> Source data
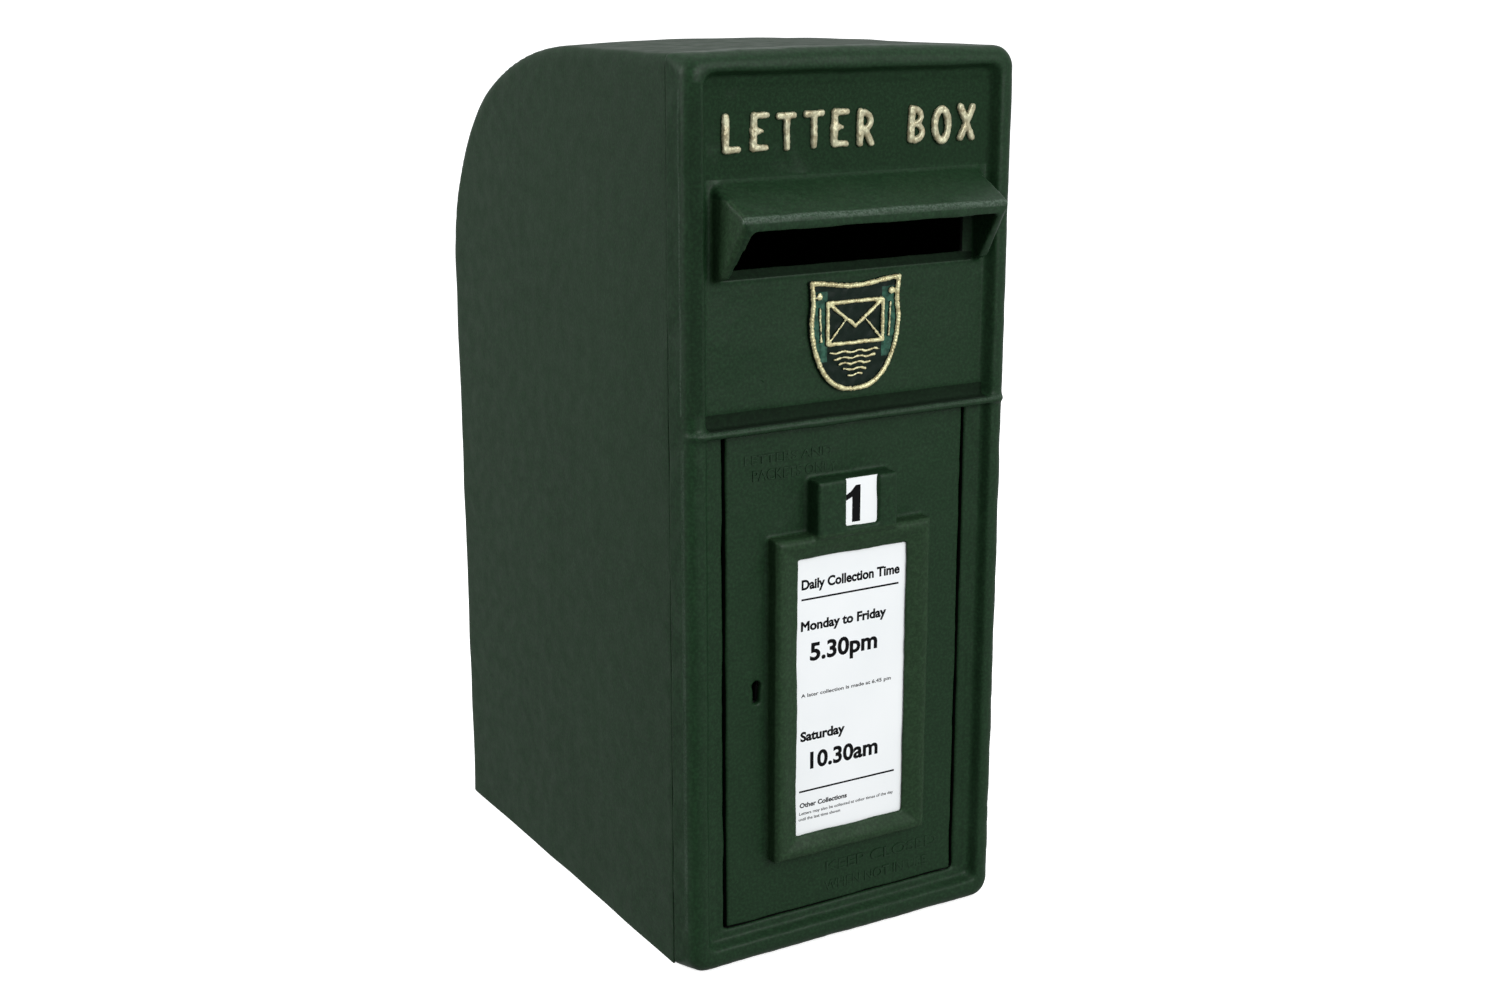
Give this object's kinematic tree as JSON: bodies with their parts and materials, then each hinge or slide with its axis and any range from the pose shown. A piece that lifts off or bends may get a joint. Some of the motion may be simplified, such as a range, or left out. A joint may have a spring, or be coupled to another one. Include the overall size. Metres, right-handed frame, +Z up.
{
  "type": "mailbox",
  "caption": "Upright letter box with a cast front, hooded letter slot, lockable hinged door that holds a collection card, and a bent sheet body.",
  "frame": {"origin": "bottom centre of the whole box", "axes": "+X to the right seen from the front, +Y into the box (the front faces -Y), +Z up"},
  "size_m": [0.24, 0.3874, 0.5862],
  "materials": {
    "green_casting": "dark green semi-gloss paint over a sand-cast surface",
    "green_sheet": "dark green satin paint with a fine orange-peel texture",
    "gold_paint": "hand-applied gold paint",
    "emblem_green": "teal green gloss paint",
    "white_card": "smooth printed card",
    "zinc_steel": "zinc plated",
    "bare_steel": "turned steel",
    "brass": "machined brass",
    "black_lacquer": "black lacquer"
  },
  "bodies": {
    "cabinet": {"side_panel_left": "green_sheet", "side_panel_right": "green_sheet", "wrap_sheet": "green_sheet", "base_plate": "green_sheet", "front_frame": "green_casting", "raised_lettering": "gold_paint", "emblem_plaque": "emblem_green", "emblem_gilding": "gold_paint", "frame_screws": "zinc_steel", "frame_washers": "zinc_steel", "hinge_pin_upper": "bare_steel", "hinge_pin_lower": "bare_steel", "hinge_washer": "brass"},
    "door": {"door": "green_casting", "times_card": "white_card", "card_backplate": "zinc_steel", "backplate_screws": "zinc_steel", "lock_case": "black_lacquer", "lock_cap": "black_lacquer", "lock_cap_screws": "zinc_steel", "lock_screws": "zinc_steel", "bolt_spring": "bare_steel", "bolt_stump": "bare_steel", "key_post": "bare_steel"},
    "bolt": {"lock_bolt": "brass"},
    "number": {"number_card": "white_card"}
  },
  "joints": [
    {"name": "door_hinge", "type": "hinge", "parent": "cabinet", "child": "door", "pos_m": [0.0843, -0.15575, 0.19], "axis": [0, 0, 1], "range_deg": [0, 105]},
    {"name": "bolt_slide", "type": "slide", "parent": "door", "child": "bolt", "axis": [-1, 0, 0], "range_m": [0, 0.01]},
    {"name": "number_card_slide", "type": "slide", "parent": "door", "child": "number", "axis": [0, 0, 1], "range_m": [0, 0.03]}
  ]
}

> Requirement
Set down the listing in full, keeping every word exactly as it is.

> Task result
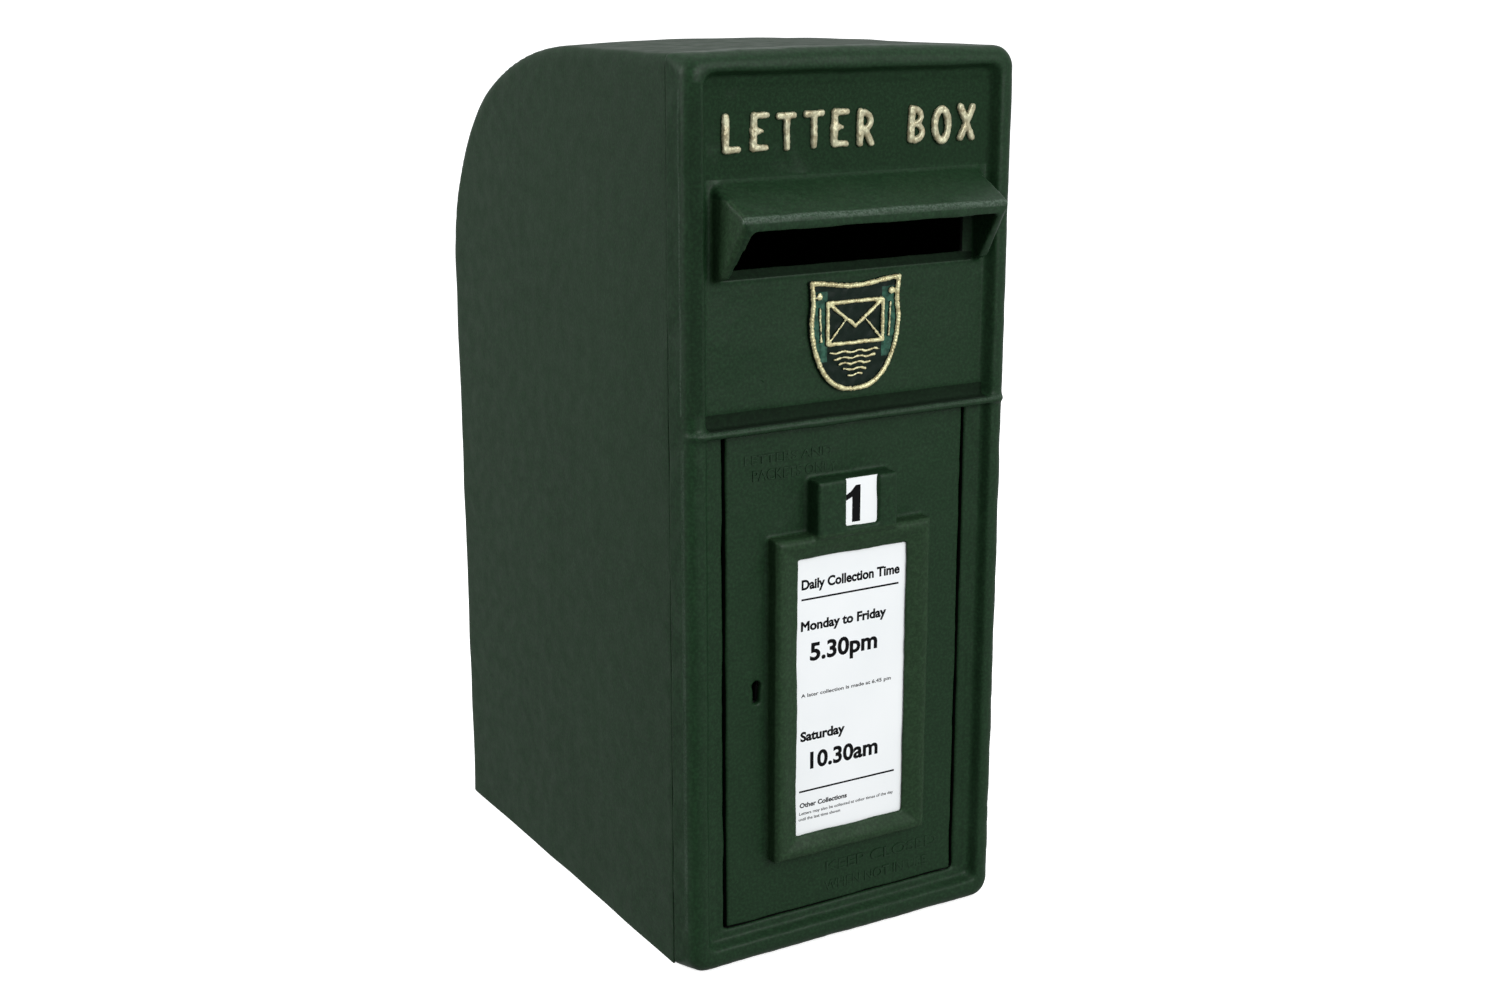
Give this object's kinematic tree as JSON: bodies with their parts and materials, then each hinge or slide with its axis and any range from the pose shown. A piece that lifts off or bends may get a joint. Some of the motion may be simplified, such as a range, or left out. A joint may have a spring, or be coupled to another one. Include the overall size. Metres, right-handed frame, +Z up.
{
  "type": "mailbox",
  "caption": "Upright letter box with a cast front, hooded letter slot, lockable hinged door that holds a collection card, and a bent sheet body.",
  "frame": {"origin": "bottom centre of the whole box", "axes": "+X to the right seen from the front, +Y into the box (the front faces -Y), +Z up"},
  "size_m": [0.24, 0.3874, 0.5862],
  "materials": {
    "green_casting": "dark green semi-gloss paint over a sand-cast surface",
    "green_sheet": "dark green satin paint with a fine orange-peel texture",
    "gold_paint": "hand-applied gold paint",
    "emblem_green": "teal green gloss paint",
    "white_card": "smooth printed card",
    "zinc_steel": "zinc plated",
    "bare_steel": "turned steel",
    "brass": "machined brass",
    "black_lacquer": "black lacquer"
  },
  "bodies": {
    "cabinet": {"side_panel_left": "green_sheet", "side_panel_right": "green_sheet", "wrap_sheet": "green_sheet", "base_plate": "green_sheet", "front_frame": "green_casting", "raised_lettering": "gold_paint", "emblem_plaque": "emblem_green", "emblem_gilding": "gold_paint", "frame_screws": "zinc_steel", "frame_washers": "zinc_steel", "hinge_pin_upper": "bare_steel", "hinge_pin_lower": "bare_steel", "hinge_washer": "brass"},
    "door": {"door": "green_casting", "times_card": "white_card", "card_backplate": "zinc_steel", "backplate_screws": "zinc_steel", "lock_case": "black_lacquer", "lock_cap": "black_lacquer", "lock_cap_screws": "zinc_steel", "lock_screws": "zinc_steel", "bolt_spring": "bare_steel", "bolt_stump": "bare_steel", "key_post": "bare_steel"},
    "bolt": {"lock_bolt": "brass"},
    "number": {"number_card": "white_card"}
  },
  "joints": [
    {"name": "door_hinge", "type": "hinge", "parent": "cabinet", "child": "door", "pos_m": [0.0843, -0.15575, 0.19], "axis": [0, 0, 1], "range_deg": [0, 105]},
    {"name": "bolt_slide", "type": "slide", "parent": "door", "child": "bolt", "axis": [-1, 0, 0], "range_m": [0, 0.01]},
    {"name": "number_card_slide", "type": "slide", "parent": "door", "child": "number", "axis": [0, 0, 1], "range_m": [0, 0.03]}
  ]
}